BTW dividends where rather stable the last y compared to the previous one…
The index funds strategy (for private) has one goal : generate a quasi certain revenue over the long term at a minimum of cost, be it TER and time. I am expecting 5 +x% after inflation and tax, that is fine for me and ensure that I won’t die poor. The rest is irrelavant.
S&P500 is a bad index fund because only large caps are selected. It could even be considered as an active fund due to a committee choosing which stock is in the S&P500. To avoid the issue a total stock index is better.
I completely agree. My point is not about doing (2) market timing or (3) not owning companies.
My only point is to discuss the arguments in the article. Namely that creating an index fund using the “market-cap” criteria may not be optimal and whether there are alternatives approaches that allow passive and low-cost investing but with another weighting.
Question is :
Nestle is participating in the GDP nearly all countries in the world. Where would you put it ?
And now you have to redo it with every international company.
In the end : nothing beats the market cap one or two ETF in terms of cost ratio/return.
And btw, there is a large chunk of the world economy which is not included in the ETFs. Just take all the companies which are actually not listed on the stock market, and actually there are some big ones (Dell for instance, which unlisted some time ago) or some other where there is no free floating capital
It’s true to a degree. Fundsmith, for instance, would subscribe to that notion. That said, companies and whole industries have lost relative to their former market cap. Stock indices aren’t dominated by steel or car companies anymore. And I‘d argue that change wasn’t entirely unpredictable.
The biggest constituent of MSCI World today is Apple at around 5%, followed by Microsoft at almost 4%. If I deviate from that by lowering their share by 2 percentage points each in my portfolio and invest that into other (much) smaller companies instead, how is that concentration? That would be additional diversification!
Equal Weighting kind of matches Market Cap weighting. Not sure what of both actually came with a higher risk? A neutral holding probably was at 50% each…
One could argue that the 2019-2021 overperformance of market weighted indices aka US based corona-hype-tech-large caps was a matter of luck, meaning that we are bound to mean revert at some point in time.

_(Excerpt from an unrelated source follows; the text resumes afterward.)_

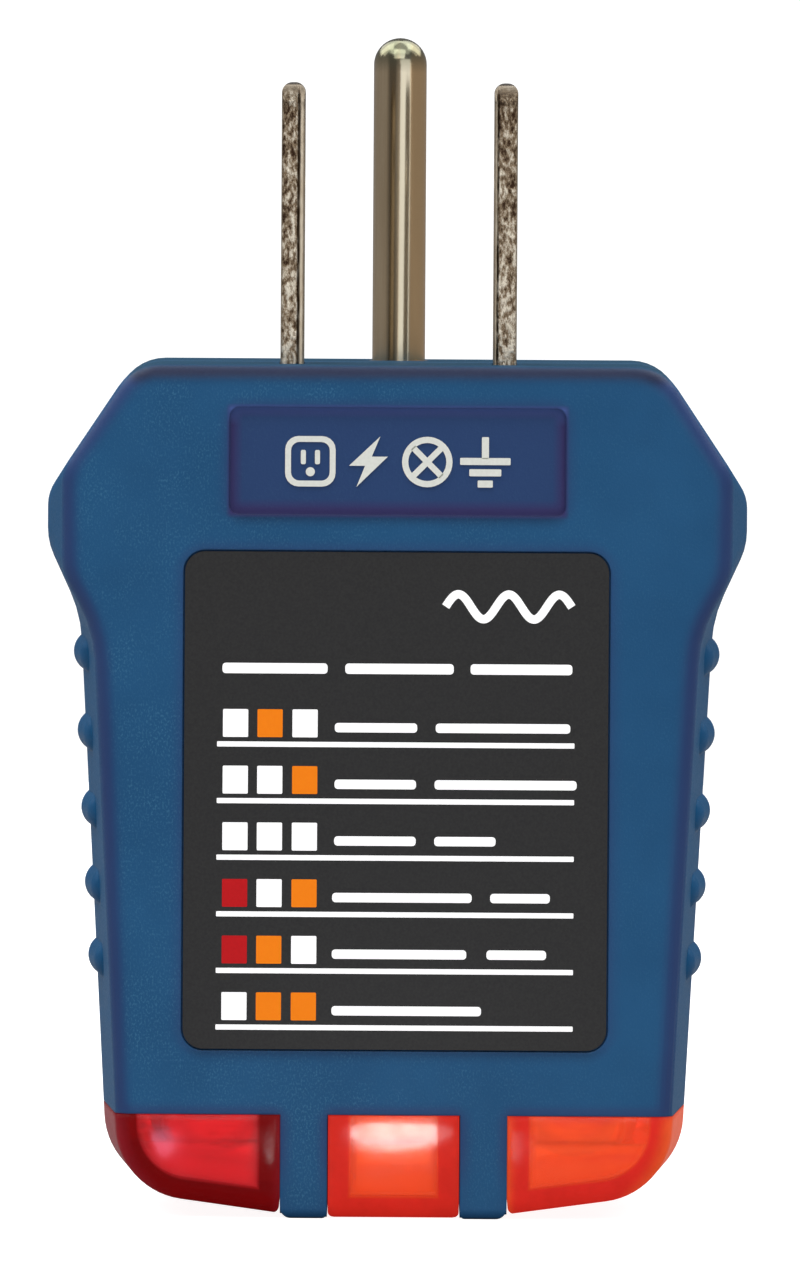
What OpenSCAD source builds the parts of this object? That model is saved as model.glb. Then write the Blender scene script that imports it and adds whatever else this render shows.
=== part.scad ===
// Three-prong outlet tester plug: a two-part moulded case with a label on its front,
// three tinted lamp lenses at its lower end, two blades and a round ground pin at its top,
// and the lamps, resistors and circuit board that light the lenses inside.
// Frame: origin on the prong face, +Z out along the prongs, label facing -Y, X across the label.

/* [Case] */
// Height of the case from the prong face to its lower end
case_h = 50.75; // [49.75:0.5:51.75]
// Half width of the case at the shoulders, on the parting plane
shoulder_x = 21.05; // [20.8:0.05:21.5]
// Depth of each half of the case, from the parting plane to its flat face
half_d = 13; // [12.8:0.1:13.4]
// Wall thickness of the case
wall = 1.8; // [1.6:0.1:2]
// How far the sides lean inwards from the parting plane to each face
side_draft = 1.15; // [0.8:0.05:1.4]
// Edge radius around the front face
front_edge_r = 1.1; // [0.8:0.1:1.4]
// Edge radius around the rear face
rear_edge_r = 2.2; // [1.8:0.1:2.4]

/* [Grip ribs] */
// Number of grip ribs on each side
rib_count = 5; // [3:1:5]
// Distance between the two uppermost ribs
rib_pitch = 4.75; // [4.4:0.05:4.9]
// Radius of a rib
rib_r = 1.3; // [1.1:0.05:1.5]
// Length of a rib, front to back
rib_len = 14; // [10:1:16]

/* [Label and badge] */
// Width of the label
label_w = 25.2; // [24:0.2:26]
// Height of the label
label_h = 29.6; // [28:0.2:30]
// Thickness of the label
label_t = 0.25; // [0.2:0.05:0.3]
// Corner radius of the label
label_r = 1.2; // [0.8:0.1:2]
// Distance from the prong face down to the label's upper edge
label_top = 11.1; // [10.6:0.1:11.6]
// Width of the badge recess
badge_w = 20; // [18:0.5:22]
// Height of the badge recess
badge_h = 6.4; // [5.5:0.1:6.6]
// Depth of the badge recess
badge_t = 0.4; // [0.2:0.1:0.6]

/* [Lenses] */
// Distance from the prong face down to the lenses' upper edge
lens_top = 44.6; // [44.4:0.1:45]
// Half width of the middle lens
mid_lens_x = 3.9; // [3.7:0.05:4]
// Width of each divider between two lenses
divider_w = 2.8; // [2.6:0.1:3]
// Wall thickness of a lens
lens_wall = 1.35; // [1.1:0.05:1.6]

/* [Prongs] */
// Distance between the centres of the two blades
blade_gap = 12.7; // [12.7:0.1:12.7]
// Width of a blade
blade_w = 6.35; // [6.2:0.05:6.5]
// Thickness of a blade
blade_t = 1.4; // [1.35:0.05:1.6]
// Length of a blade beyond the prong face
blade_len = 16.8; // [15.9:0.1:18.2]
// Diameter of the ground pin
pin_d = 3.2; // [3:0.1:3.6]
// Length of the ground pin beyond the prong face
pin_len = 19.5; // [19:0.1:20.5]
// Distance from the blades' centre line to the ground pin's centre
pin_offset = 11.9; // [11.9:0.1:11.9]

/* [Lamps and board] */
// Outer diameter of a neon bulb
bulb_d = 5.6; // [5:0.1:5.6]
// Distance between the middle bulb and an outer bulb
bulb_pitch = 10.7; // [10.6:0.1:11]
// Width of the circuit board
board_w = 26; // [25.6:0.2:26.4]
// Height of the circuit board
board_h = 24; // [23:0.5:24]
// Thickness of the circuit board
board_t = 1.6; // [1.2:0.1:1.6]

/* [Hidden] */

slack = 0.05;                              // gap between parts that drop into each other
over = 1;                                  // how far a cutter runs past the face that it cuts

blade_y = -5.6;
pin_y = blade_y + pin_offset;

divider_x0 = mid_lens_x + slack;
divider_x1 = divider_x0 + divider_w;
side_lens_x = divider_x1 + slack;
divider_top = -lens_top + 2;
foot_z = -case_h - 0.05;                   // the dividers' feet stand just proud of the lenses
rim_lap = 1.4;                             // how far a lens's lip reaches up inside the case
rim_t = 1;
rim_step = 1.7;                              // height of the thick band where lip and lens meet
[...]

Oh you can do direct indexing if you really want, otherwise there is EUSA for example, that would simplify this task already significantly. This is not the point. Your data clearly shows that MSCI World Equal Weighted underperforms MSCI World during last 29 years. Market cap weighting is a natural one and it reflects earnings expectations of the whole market.
What is the rationale behind overweighing CH compared to market cap weights? The concentration into the top three is frankly insane, and using the SPI over SMI doesn’t really alleviate the issue either. Plus, your 2nd pillar is also required by law to hold most of its equity exposure in CH. And then on otp of that, your human capital is likely also dependent on the performance of the Swiss stock market.
Interesting points, thanks for the detailed elaboration. You do raise an interesting point of view that I hadn’t considered before.
Personally I keep my CH exposure to MCW (not quite MCW actually as I overweigh small cap value) as 1) I work for a top 3 CH company so my human capital is directly linked to the SMI/SPI performance and 2) I know how batshit insane the leadership in this company is lol.
If I wanted to lower the US exposure, I would frankenstein a portfolio of EU/APAC/EM (or use a US-domiciled ex-US fund like VXUS), but IMO the issue with the US market isn’t single country risk, but how overvalued it is compared to ex-US (CAPE of 19.6 vs 12.9 ex-US). This can be counteracted by tilting to value, for exmaple with products from Avantis.
Standard MSCI indices cover 85% of the total market capitalization in every country. Small caps are next 14%, the remaining 1% are micro and nano caps . Standard FTSE indices cover a bit more, like 87%. I personally prefer total market, but if it is not available, I don’t bother to add small caps on purpose.